Courtesy Michael Ferraro, partner/executive chef, Delicatessen, New York City

On the border of the SoHo and Little Italy neighborhoods of New York City, Chef Michael Ferraro’s Delicatessen serves upscale comfort food. Although he honed his craft under some of the city’s finest chefs, Ferraro turns to his parents’ southern Italian roots for his version of chicken Parmigiano. The addition of crispy prosciutto turns this classic into a pork lover’s dream dish.


4 ounces prosciutto, thinly sliced
Olive oil, for frying
1 cup all-purpose flour
½ teaspoon salt
½ teaspoon fine-ground black pepper
4 4-ounce boneless, skinless chicken breasts, butterflied and pounded thin
4 eggs, whisked with 2 tablespoons water
1 ½ cups panko
2 cups vegetable oil
Marinara Sauce (see below)
6 ounces fresh mozzarella, grated
2 ounces Parmesan cheese, grated
Fresh basil leaves (for garnish)


Jump to our simple marinara  sauce recipe. 
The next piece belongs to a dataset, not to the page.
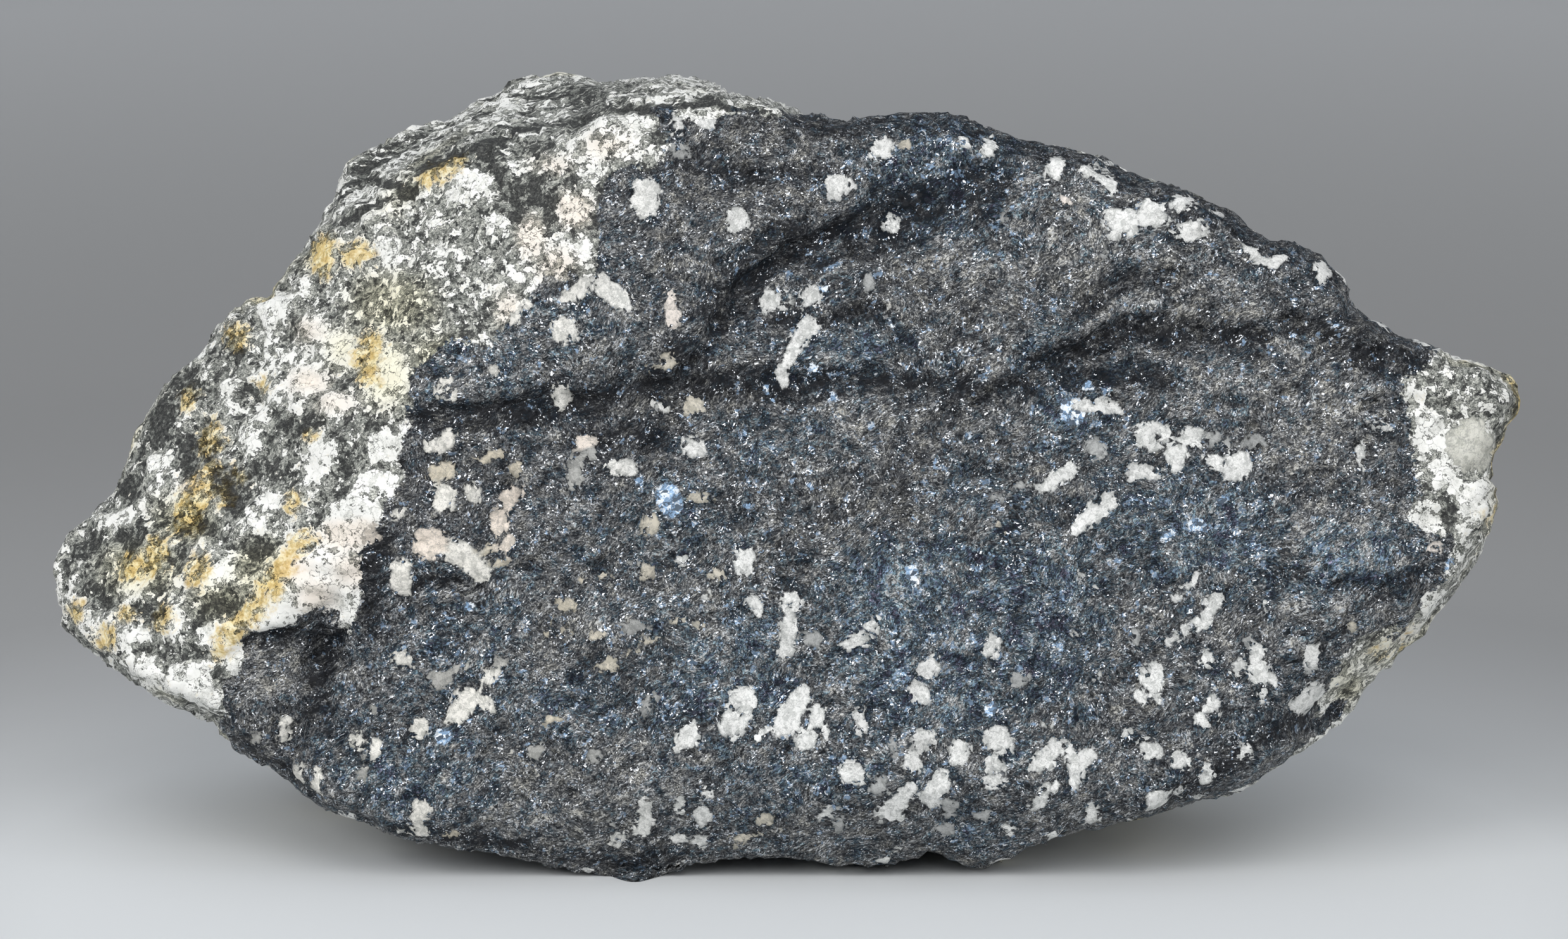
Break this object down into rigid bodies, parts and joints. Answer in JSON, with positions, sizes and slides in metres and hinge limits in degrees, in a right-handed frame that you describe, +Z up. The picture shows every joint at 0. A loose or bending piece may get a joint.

In small skillet, warm ¼-inch-layer olive oil to 350˚F. Add prosciutto, and cook until crisp. Transfer to paper towels. Let drain until cool enough to handle. Crumble in food processor.

In deep frying pan, warm vegetable oil.

Combine flour, salt, pepper and ¼ cup crumbled prosciutto in flat dish. Dredge chicken cutlets in flour mixture, followed by eggs and panko breadcrumbs. Fry each cutlet, turning once, until internal temperature is 165˚F, about 3 minutes per side. Transfer to paper towels to drain.

Heat oven to 350˚F. Spread thin layer of marinara sauce in baking dish. Add chicken cutlets. Top with thin layer of sauce, followed by even layers of mozzarella and Parmesan cheeses. Bake approximately 10 minutes. Remove from oven, and garnish with fresh basil and remaining prosciutto crumble. Serves 4.

Pair It

Ferraro says that Ruffino 2013 Riserva Ducale Chianti Classico, “is the classic ‘old-school’ pairing, but it really works. The zesty notes of Sangiovese hold up to tomato sauce, while the spicier flavors of the wine are a nice counterpoint to melted mozzarella and fried prosciutto.”

For a big, rich, New World option, he likes Louis M. Martini 2015 Sonoma County Cabernet Sauvignon. “For an unusual pairing, I like to enjoy [it] with a California Cabernet Sauvignon,” he says. “The tannins are a nice foil to the fattiness of cheese and prosciutto, while it has strong enough acidity to counterbalance the tomato sauce.